AIM OF THE TASK :: Reproduce only this span: the line containing "721 of part.py on. More parts follow.", the line containing "place(body, (0, 0, lower_socket_foot))", and every line between them, all exactly as given.

EXCERPTED RECORDS ::
= = = = = = =
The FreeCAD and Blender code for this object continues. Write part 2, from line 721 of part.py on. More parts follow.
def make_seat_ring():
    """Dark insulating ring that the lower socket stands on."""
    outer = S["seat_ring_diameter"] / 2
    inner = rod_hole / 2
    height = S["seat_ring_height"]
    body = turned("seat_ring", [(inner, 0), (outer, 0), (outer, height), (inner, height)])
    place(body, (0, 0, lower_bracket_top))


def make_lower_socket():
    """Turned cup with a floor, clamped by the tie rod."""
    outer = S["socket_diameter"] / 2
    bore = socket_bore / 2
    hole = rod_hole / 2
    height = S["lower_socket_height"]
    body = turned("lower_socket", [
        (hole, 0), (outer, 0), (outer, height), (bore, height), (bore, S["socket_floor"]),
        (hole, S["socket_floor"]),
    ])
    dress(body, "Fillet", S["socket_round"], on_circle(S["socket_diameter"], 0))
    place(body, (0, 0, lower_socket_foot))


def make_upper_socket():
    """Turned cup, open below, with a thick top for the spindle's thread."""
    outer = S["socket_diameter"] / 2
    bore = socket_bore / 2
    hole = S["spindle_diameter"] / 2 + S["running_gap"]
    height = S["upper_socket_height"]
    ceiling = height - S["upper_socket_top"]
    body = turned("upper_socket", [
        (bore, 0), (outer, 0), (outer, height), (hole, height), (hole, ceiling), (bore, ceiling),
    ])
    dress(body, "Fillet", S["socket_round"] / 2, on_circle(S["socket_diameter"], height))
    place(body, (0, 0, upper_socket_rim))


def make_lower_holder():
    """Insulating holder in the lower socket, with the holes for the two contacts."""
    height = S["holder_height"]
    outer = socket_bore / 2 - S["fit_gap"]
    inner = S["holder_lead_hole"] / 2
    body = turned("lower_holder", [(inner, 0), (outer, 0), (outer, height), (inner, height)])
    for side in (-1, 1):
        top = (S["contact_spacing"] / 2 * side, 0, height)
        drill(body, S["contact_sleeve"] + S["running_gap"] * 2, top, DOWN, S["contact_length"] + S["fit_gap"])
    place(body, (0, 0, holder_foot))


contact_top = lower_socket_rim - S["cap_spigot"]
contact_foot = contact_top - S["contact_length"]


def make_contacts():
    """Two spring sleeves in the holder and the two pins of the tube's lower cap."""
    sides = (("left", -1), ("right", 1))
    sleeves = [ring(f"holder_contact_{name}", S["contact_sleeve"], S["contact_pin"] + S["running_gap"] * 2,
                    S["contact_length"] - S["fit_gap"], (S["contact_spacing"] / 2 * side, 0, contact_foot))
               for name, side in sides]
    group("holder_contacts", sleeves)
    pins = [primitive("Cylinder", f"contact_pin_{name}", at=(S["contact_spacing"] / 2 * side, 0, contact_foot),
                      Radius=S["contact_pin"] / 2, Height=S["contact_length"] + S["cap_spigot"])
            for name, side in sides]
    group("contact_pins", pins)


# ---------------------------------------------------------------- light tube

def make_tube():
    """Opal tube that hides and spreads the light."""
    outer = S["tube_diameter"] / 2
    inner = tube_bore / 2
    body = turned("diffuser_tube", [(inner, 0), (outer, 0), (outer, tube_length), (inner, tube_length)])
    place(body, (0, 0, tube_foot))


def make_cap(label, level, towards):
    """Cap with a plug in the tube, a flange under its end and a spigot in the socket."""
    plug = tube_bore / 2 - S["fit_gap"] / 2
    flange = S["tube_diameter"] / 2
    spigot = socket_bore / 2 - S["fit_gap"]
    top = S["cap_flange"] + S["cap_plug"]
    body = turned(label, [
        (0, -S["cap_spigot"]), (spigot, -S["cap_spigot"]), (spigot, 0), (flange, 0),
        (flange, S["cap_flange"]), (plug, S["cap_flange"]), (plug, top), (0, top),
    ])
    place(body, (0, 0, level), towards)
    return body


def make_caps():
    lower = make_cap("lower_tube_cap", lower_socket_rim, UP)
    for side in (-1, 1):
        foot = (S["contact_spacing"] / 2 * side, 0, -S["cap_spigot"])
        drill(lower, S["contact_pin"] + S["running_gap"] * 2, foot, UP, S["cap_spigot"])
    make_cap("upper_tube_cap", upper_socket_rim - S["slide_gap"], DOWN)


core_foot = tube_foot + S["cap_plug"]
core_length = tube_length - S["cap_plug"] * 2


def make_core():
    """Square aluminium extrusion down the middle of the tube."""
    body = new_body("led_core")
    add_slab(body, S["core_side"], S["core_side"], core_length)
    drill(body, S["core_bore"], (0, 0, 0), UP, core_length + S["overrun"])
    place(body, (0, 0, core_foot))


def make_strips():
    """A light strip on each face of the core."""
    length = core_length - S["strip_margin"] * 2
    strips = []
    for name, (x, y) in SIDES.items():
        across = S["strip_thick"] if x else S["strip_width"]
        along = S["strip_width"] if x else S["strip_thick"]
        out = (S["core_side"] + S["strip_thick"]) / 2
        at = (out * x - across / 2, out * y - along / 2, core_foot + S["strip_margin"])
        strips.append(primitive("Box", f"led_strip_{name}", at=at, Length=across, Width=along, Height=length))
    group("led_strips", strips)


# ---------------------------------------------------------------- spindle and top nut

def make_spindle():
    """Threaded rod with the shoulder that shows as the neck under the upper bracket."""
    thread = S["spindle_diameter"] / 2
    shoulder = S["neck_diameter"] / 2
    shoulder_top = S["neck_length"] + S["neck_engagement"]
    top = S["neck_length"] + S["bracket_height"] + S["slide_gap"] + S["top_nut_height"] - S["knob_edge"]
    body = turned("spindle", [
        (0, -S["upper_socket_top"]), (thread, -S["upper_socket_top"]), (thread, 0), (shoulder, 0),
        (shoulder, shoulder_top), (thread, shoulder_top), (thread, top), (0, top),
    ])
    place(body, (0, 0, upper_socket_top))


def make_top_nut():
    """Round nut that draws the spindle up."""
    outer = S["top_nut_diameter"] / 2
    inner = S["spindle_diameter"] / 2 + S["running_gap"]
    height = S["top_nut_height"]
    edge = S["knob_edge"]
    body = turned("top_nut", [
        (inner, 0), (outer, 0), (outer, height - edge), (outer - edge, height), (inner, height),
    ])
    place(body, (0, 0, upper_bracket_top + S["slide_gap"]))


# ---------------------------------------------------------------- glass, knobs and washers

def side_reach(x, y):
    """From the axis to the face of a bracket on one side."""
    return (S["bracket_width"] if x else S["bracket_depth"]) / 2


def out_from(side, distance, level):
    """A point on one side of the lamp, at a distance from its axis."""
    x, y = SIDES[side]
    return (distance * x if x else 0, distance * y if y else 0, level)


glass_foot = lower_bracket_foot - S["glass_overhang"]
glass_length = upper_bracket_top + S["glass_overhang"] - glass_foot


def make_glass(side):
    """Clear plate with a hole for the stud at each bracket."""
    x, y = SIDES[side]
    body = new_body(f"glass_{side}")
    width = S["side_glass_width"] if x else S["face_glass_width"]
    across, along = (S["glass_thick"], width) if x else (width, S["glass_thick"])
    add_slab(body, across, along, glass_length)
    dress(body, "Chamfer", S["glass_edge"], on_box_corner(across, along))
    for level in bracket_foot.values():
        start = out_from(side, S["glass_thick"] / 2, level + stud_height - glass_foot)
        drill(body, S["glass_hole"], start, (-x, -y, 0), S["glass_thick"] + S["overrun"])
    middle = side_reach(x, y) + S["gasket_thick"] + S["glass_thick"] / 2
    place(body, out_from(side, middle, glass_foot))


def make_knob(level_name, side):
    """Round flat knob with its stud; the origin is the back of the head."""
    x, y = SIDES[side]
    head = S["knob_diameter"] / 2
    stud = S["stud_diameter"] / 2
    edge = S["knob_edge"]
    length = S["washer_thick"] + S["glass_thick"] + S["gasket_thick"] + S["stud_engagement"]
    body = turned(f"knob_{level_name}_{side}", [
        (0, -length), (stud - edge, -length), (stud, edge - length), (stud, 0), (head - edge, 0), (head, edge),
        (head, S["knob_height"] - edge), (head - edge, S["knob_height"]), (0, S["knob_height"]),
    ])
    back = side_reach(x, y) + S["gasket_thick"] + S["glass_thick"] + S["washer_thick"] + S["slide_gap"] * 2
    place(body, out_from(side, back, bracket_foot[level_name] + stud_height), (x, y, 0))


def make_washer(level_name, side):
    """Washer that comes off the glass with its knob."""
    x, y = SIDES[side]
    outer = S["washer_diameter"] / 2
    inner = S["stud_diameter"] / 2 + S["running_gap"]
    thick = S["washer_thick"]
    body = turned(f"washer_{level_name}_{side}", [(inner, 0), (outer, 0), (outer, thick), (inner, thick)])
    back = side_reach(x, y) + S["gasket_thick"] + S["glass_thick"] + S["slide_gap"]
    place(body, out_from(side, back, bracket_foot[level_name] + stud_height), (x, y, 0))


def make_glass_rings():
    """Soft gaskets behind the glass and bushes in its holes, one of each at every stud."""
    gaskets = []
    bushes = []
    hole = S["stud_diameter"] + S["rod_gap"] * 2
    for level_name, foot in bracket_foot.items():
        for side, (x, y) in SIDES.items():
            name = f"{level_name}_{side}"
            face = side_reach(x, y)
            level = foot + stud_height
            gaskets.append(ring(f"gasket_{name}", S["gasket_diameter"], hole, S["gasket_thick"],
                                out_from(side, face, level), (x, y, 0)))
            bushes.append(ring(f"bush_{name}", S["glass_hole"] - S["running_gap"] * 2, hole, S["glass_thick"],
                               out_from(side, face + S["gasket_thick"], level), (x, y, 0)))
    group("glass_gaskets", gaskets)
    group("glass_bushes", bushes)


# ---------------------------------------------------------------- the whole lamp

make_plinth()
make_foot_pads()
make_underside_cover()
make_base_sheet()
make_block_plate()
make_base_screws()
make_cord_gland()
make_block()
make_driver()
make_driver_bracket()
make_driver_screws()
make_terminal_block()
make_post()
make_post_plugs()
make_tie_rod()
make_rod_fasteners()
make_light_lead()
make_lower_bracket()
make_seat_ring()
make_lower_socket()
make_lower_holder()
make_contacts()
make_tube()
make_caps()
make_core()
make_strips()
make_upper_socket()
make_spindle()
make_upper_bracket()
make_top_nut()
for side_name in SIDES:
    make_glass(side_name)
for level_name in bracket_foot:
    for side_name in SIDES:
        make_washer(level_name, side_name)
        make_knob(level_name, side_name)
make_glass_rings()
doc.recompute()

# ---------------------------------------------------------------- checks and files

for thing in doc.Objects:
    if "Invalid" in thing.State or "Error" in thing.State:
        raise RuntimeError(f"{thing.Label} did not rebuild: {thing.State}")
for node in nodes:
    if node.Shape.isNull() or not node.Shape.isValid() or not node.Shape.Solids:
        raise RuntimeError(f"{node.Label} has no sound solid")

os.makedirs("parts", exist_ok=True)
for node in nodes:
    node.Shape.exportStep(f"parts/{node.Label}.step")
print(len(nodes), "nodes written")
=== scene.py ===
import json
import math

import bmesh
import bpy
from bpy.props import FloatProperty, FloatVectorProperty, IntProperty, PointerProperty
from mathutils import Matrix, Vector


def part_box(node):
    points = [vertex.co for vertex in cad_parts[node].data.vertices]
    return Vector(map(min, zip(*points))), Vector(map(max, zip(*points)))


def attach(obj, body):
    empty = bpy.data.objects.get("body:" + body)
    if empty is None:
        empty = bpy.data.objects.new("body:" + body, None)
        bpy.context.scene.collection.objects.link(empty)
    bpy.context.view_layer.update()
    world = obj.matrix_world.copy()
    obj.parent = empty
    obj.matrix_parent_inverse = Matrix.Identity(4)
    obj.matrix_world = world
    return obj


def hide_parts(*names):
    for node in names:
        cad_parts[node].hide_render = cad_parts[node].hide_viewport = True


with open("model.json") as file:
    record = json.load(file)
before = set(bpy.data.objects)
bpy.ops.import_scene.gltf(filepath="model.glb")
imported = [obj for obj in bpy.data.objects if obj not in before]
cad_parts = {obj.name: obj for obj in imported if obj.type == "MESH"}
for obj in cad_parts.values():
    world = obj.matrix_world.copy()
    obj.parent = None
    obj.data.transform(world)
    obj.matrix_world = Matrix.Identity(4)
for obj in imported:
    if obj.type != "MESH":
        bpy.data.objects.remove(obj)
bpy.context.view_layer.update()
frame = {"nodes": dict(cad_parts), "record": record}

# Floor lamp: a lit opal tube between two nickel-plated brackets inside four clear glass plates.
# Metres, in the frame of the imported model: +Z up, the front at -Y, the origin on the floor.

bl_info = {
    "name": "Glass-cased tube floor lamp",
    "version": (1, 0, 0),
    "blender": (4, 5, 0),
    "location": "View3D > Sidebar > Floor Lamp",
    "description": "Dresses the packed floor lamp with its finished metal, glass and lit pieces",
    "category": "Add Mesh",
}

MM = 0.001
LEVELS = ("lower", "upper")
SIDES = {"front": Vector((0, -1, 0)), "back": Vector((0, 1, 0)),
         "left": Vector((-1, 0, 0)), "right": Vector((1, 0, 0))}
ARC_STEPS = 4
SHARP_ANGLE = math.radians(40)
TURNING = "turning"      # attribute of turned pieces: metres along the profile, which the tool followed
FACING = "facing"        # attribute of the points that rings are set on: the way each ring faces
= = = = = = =
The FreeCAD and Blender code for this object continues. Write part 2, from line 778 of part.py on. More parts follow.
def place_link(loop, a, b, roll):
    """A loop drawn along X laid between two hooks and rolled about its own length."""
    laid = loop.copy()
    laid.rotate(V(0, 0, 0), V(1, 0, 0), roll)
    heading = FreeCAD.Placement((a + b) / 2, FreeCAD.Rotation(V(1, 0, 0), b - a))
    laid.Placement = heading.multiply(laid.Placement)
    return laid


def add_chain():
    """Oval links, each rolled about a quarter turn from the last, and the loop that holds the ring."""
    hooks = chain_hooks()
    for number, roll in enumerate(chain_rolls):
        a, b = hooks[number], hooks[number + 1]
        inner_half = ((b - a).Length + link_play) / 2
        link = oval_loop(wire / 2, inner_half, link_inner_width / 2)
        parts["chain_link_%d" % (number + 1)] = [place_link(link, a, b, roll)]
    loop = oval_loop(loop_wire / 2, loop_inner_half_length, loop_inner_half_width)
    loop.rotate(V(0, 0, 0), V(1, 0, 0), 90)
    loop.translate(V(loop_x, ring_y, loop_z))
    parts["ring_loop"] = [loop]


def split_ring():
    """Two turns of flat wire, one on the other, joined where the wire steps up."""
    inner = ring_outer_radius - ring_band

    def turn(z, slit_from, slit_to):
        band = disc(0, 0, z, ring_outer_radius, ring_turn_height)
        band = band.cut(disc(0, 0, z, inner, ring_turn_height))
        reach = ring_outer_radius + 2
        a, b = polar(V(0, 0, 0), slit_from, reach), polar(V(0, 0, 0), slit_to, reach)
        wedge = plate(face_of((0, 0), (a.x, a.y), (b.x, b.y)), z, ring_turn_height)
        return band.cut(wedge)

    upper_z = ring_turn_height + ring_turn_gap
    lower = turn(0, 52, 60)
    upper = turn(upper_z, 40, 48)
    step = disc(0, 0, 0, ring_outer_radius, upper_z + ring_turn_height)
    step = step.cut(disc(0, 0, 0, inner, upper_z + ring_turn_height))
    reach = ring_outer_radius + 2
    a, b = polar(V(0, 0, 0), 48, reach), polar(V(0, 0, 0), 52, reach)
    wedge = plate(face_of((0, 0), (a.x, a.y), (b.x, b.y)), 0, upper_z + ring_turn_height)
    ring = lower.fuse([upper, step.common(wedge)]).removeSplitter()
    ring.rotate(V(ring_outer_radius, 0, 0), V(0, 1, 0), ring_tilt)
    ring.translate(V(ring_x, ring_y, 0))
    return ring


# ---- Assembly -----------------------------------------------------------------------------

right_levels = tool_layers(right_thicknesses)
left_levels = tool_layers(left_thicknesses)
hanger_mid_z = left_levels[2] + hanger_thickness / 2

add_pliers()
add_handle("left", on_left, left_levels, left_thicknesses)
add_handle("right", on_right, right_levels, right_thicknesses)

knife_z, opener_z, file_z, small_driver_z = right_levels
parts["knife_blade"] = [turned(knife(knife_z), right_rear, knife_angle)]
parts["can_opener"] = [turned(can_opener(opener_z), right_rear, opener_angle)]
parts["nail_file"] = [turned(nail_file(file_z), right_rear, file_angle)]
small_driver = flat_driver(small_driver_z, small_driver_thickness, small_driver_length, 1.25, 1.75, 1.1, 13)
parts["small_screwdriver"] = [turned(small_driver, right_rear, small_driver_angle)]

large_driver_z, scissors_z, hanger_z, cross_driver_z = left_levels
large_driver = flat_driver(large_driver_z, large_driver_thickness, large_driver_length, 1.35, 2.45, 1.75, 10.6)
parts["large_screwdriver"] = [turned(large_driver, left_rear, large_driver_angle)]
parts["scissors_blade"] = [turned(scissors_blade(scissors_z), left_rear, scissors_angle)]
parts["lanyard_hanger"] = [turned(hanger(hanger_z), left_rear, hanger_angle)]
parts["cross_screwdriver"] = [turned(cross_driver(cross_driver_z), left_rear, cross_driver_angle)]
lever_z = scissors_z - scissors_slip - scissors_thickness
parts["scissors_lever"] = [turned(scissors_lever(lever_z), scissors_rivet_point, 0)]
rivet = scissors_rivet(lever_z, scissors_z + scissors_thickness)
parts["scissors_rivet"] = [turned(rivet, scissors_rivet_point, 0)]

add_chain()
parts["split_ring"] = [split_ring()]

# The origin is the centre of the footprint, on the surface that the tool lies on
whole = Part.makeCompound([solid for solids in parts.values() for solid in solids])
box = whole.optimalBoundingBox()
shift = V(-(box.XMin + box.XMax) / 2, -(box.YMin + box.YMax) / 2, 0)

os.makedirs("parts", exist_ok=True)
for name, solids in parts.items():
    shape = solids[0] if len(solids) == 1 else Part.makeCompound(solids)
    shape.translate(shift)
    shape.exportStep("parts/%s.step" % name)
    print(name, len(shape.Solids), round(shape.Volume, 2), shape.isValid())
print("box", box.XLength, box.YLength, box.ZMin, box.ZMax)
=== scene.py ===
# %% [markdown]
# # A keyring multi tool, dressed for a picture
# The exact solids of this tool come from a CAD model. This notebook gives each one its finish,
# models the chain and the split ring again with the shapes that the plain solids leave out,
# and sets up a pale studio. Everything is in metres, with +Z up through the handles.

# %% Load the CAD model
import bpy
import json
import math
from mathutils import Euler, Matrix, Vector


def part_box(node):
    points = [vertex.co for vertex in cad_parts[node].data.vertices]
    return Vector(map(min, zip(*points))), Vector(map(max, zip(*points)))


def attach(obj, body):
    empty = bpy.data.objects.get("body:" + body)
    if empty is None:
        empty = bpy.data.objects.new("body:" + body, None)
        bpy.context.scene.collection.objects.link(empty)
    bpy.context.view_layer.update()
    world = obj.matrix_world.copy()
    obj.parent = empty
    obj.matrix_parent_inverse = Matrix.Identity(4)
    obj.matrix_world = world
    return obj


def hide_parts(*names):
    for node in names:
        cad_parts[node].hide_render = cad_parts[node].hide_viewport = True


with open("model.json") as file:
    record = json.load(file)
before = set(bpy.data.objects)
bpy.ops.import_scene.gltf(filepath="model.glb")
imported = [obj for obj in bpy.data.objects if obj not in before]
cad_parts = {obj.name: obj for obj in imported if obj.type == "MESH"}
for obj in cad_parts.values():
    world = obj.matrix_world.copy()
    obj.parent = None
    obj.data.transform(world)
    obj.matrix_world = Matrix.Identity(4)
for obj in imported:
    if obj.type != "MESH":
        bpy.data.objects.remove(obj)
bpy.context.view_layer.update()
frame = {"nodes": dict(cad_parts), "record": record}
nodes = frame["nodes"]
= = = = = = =
RESULT FOR THIS TASK ::
The FreeCAD and Blender code for this object continues. Write part 2, from line 721 of part.py on. More parts follow.
def make_seat_ring():
    """Dark insulating ring that the lower socket stands on."""
    outer = S["seat_ring_diameter"] / 2
    inner = rod_hole / 2
    height = S["seat_ring_height"]
    body = turned("seat_ring", [(inner, 0), (outer, 0), (outer, height), (inner, height)])
    place(body, (0, 0, lower_bracket_top))


def make_lower_socket():
    """Turned cup with a floor, clamped by the tie rod."""
    outer = S["socket_diameter"] / 2
    bore = socket_bore / 2
    hole = rod_hole / 2
    height = S["lower_socket_height"]
    body = turned("lower_socket", [
        (hole, 0), (outer, 0), (outer, height), (bore, height), (bore, S["socket_floor"]),
        (hole, S["socket_floor"]),
    ])
    dress(body, "Fillet", S["socket_round"], on_circle(S["socket_diameter"], 0))
    place(body, (0, 0, lower_socket_foot))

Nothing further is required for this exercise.